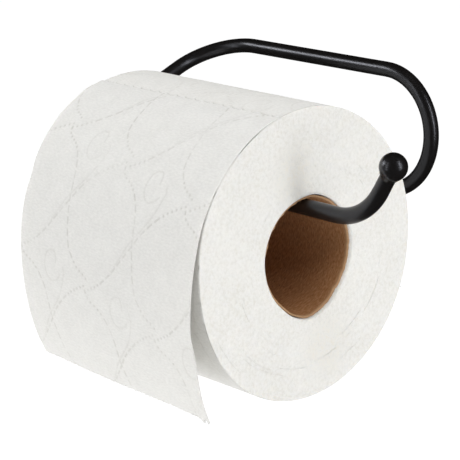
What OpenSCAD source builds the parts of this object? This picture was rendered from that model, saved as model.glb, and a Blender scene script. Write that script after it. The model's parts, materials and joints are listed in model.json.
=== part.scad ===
// Wall-mounted toilet paper holder: one bent steel rod with a ball end, on a
// screw plate, with a paper roll on its arm.
// Origin: midway between the two screw holes, on the wall plane.
// The wall is Y = 0, the room is towards -Y, up is +Z, and the arm opens to +X.

/* [Rod] */
// Diameter of the steel rod
rod_d = 6; // [4:0.5:8]
// Centreline radius of every bend
bend_r = 24; // [20:1:30]
// Straight length of the top bar
top_bar_l = 76; // [60:1:120]
// Length of the lower bar, from its cut end to the right-hand bend
lower_bar_l = 68; // [55:1:95]
// From the wall bars' centreline out to the arm's centreline
arm_reach = 80; // [66:1:110]
// How steeply the U slopes down from the top bar to the arm
arm_slope = 24.25; // [16:0.25:32]
// Straight length of the arm, between its two bends
arm_l = 127.5; // [118:0.5:155]
// How far the arm's tip turns up
tip_angle = 60; // [20:5:80]
// From the end of the tip's bend to the centre of the ball
tip_l = 11; // [9:0.5:20]
// Diameter of the ball on the tip
ball_d = 10; // [9:0.5:16]
// Width of the weld ring under the ball
ball_weld_w = 0.9; // [0.5:0.1:1.5]

/* [Wall plate] */
// Width of the wall plate
plate_w = 22; // [16:1:40]
// Height of the wall plate
plate_h = 50; // [44:1:70]
// Thickness of the wall plate
plate_t = 2.5; // [2.2:0.1:5]
// Distance between the two screw holes, up the plate
hole_spacing = 34; // [30:1:44]
// Diameter of each screw hole
screw_hole_d = 4.5; // [3.5:0.1:5]
// Diameter of each 90 degree countersink at the plate's front
countersink_d = 8.4; // [7.6:0.1:9]
// Width of each weld bead on the plate, outside the lower bar
weld_w = 1.5; // [0.8:0.1:2.5]
// Length of each weld bead along the lower bar
weld_l = 17; // [8:1:20]

/* [Paper roll] */
// Outside diameter of the wound paper
roll_d = 108; // [80:1:120]
// Width of the roll
roll_w = 97; // [85:1:105]
// Inside diameter of the cardboard core
core_d = 41; // [34:0.5:48]
// Thickness of the cardboard core's wall
core_t = 0.8; // [0.5:0.1:1.5]
// From the arm's left-hand bend to the near end of the roll
roll_offset = 17.5; // [8:0.5:24]

/* [Loose sheet] */
// Length of the loose sheet, from its perforation to its torn edge
sheet_l = 122; // [95:1:135]
// Thickness of the three-ply sheet
sheet_t = 0.5; // [0.3:0.1:0.8]
// Height of the perforation, as an angle up the front of the roll
perf_angle = 73.5; // [50:0.5:88]
// Angle up the front of the roll at which the sheet lifts off it
peel_angle = 16.5; // [0:0.5:30]
// Radius to which the hanging paper keeps its curl
curl_r = 90; // [80:1:140]

/* [Fits] */
// Gap between the arm and the core that rests on it
core_play = 0.3; // [0.2:0.1:1]
// Gap between the wound paper and the loose sheet over it
sheet_gap = 0.3; // [0.2:0.1:0.6]

/* [Hidden] */
$fn = 64;

rod_r = rod_d / 2;

// Wall loop: both bars lie on the plate's front, so their centres share one Y
bar_y = -(plate_t + rod_r);
top_z = 2 * bend_r;
right_x = top_bar_l / 2;
left_x = -top_bar_l / 2;

// The U that carries the arm out from the wall lies in a plane sloping down to the room
u_leg_l = arm_reach / cos(arm_slope) - 2 * bend_r;

arm_y = bar_y - arm_reach;
arm_z = top_z - arm_reach * tan(arm_slope);
arm_end_x = left_x + arm_l;
tip_x = arm_end_x + bend_r * sin(tip_angle);
tip_z = arm_z + bend_r * (1 - cos(tip_angle));
ball_pos = [tip_x + tip_l * cos(tip_angle), arm_y, tip_z + tip_l * sin(tip_angle)];

// The dressed tip is this much thinner in radius, and starts this far inside the bend
tip_relief = 0.05;
tip_overlap = 0.3;

// Where the rod's surface goes into the ball, measured back from the ball's centre
ball_entry = sqrt(pow(ball_d / 2, 2) - pow(rod_r, 2));

// Each weld bead climbs the bar's underside to this angle below its middle
weld_climb = 20;
// The bead starts this far out from the line where bar and plate touch
weld_root = 0.9;

// Roll axis: the core hangs with the top of its bore on the arm
core_r = core_d / 2;
roll_axis = [left_x + roll_offset, arm_y, arm_z + rod_r + core_play - core_r];

// Loose sheet: it follows the roll from the perforation to where it peels off,
// then falls on a wider arc that starts along the same tangent
sheet_r = roll_d / 2 + sheet_gap;
wrap_angle = perf_angle - peel_angle;
wrap_l = sheet_r * wrap_angle * PI / 180;
fall_angle = (sheet_l - wrap_l) / curl_r * 180 / PI;

// A straight length of rod along +X; its children start at its end
module straight(length) {
    rotate([0, 90, 0]) cylinder(r = rod_r, h = length);
    translate([length, 0, 0]) children();
}

// A bend from +X up towards +Z; its children start at its end, facing along the rod
module turn(angle) {
    translate([0, 0, bend_r]) {
        rotate([90, 0, 0]) rotate([0, 0, -90])
            rotate_extrude(angle = angle)
                translate([bend_r, 0]) circle(r = rod_r);
        rotate([0, -angle, 0]) translate([0, 0, -bend_r]) children();
    }
}

// The rod's end, dressed down a little to take the ball
module dressed_tip() {
    translate([-tip_overlap, 0, 0]) rotate([0, 90, 0])
        cylinder(r = rod_r - tip_relief, h = tip_l + tip_overlap);
}

// The rod from the lower bar's cut end, round the wall loop, out along the U to the arm
module holder_rod() {
    color("#26262a") translate([right_x - lower_bar_l, bar_y, 0])
        straight(lower_bar_l) turn(180) straight(top_bar_l)
        rotate([90 - arm_slope, 0, 0]) turn(90) straight(u_leg_l) turn(90) straight(arm_l)
        rotate([90 - arm_slope, 0, 0]) turn(tip_angle) dressed_tip();
}

// Points the child's +Z along the arm's turned-up tip
module along_tip() {
    rotate([0, 90 - tip_angle, 0]) children();
}

module ball_tip() {
    color("#222226") translate(ball_pos) along_tip() difference() {
        sphere(d = ball_d);
        translate([0, 0, -ball_d]) cylinder(r = rod_r, h = ball_d);
    }
}

module ball_weld() {
    color("#2b2b30") translate(ball_pos) along_tip() difference() {
        rotate_extrude() polygon([
            [rod_r, -ball_entry - ball_weld_w],
            [rod_r + ball_weld_w, -ball_entry + ball_weld_w],
            [rod_r, -ball_entry + ball_weld_w]
        ]);
        sphere(d = ball_d);
    }
}

module countersunk_hole() {
    countersink_h = (countersink_d - screw_hole_d) / 2;
    rotate([90, 0, 0]) {
        translate([0, 0, -1]) cylinder(d = screw_hole_d, h = plate_t + 2);
        translate([0, 0, plate_t - countersink_h])
            cylinder(d1 = screw_hole_d, d2 = countersink_d, h = countersink_h);
    }
}

module wall_plate() {
    end_z = (plate_h - plate_w) / 2;
    color("#29292d") difference() {
        rotate([90, 0, 0]) union() {
            translate([-plate_w / 2, -end_z, 0]) cube([plate_w, 2 * end_z, plate_t]);
            for (side = [-1, 1])
                translate([0, side * end_z, 0]) cylinder(d = plate_w, h = plate_t);
        }
        for (side = [-1, 1])
            translate([0, 0, side * hole_spacing / 2]) countersunk_hole();
    }
}

// One fillet bead along +X, in the corner between the bar and the plate
module weld_bead() {
    climb = [rod_r * cos(weld_climb), rod_r * (1 - sin(weld_climb))];
    rotate([90, 0, 90]) linear_extrude(weld_l) difference() {
        polygon([
            [0, weld_root],
            [0, rod_r + weld_w],
            [-climb[1], climb[0]],
            [-climb[1], weld_root]
        ]);
        translate([-rod_r, 0]) circle(r = rod_r);
    }
}

module plate_welds() {
    color("#2b2b30") translate([-weld_l / 2, -plate_t, 0])
        for (side = [0, 1]) mirror([0, 0, side]) weld_bead();
}

module cardboard_core() {
    color("#8a6748") translate(roll_axis) rotate([0, 90, 0]) difference() {
        cylinder(r = core_r + core_t, h = roll_w);
        translate([0, 0, -1]) cylinder(r = core_r, h = roll_w + 2);
    }
}

module wound_paper() {
    color("#f0efec") translate(roll_axis) rotate([0, 90, 0]) difference() {
        cylinder(d = roll_d, h = roll_w);
        translate([0, 0, -1]) cylinder(r = core_r + core_t, h = roll_w + 2);
    }
}

// A band of paper bent about Z, starting on +X; its outer side faces away from the axis
module paper_band(inner_r, angle) {
    rotate_extrude(angle = angle)
        translate([inner_r, 0]) square([sheet_t, roll_w]);
}

// Both arcs start where the sheet peels off: one runs back up the roll, the other down
module loose_sheet() {
    color("#f6f6f8") translate(roll_axis)
        rotate([0, 90, 0]) rotate([0, 0, 270 - peel_angle]) {
            paper_band(sheet_r, -wrap_angle);
            translate([sheet_r - curl_r, 0, 0]) paper_band(curl_r, fall_angle);
        }
}

holder_rod();
ball_tip();
ball_weld();
wall_plate();
plate_welds();
cardboard_core();
wound_paper();
loose_sheet();
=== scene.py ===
import json
import math

import bpy
import numpy as np
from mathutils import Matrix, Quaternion, Vector


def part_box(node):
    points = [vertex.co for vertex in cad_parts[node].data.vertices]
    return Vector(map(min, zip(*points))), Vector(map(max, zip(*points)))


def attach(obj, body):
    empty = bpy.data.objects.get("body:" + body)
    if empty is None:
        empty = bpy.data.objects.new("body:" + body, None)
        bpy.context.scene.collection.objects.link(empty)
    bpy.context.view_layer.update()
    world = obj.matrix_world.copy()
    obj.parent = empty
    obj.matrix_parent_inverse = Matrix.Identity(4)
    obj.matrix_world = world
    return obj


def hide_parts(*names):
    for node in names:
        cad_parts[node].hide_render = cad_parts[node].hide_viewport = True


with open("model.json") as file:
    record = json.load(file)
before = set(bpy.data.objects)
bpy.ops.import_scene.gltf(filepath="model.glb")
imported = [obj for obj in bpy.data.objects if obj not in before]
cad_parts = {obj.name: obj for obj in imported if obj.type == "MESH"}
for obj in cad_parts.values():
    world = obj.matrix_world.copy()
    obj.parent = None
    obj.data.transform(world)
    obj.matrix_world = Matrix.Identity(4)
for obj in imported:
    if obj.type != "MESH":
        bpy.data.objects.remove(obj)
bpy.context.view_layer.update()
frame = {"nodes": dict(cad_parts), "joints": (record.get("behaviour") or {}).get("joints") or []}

MM = 0.001
TAU = 2 * math.pi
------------
**Your objective:** Starting with the first line of the data above, copy each line exactly until you reach the line with "opens to +X."; include that line as well.

**The reply:**
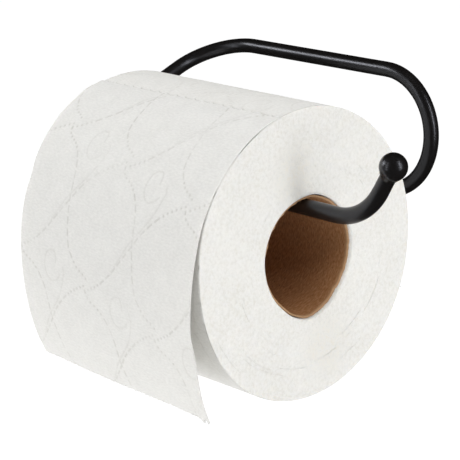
What OpenSCAD source builds the parts of this object? This picture was rendered from that model, saved as model.glb, and a Blender scene script. Write that script after it. The model's parts, materials and joints are listed in model.json.
=== part.scad ===
// Wall-mounted toilet paper holder: one bent steel rod with a ball end, on a
// screw plate, with a paper roll on its arm.
// Origin: midway between the two screw holes, on the wall plane.
// The wall is Y = 0, the room is towards -Y, up is +Z, and the arm opens to +X.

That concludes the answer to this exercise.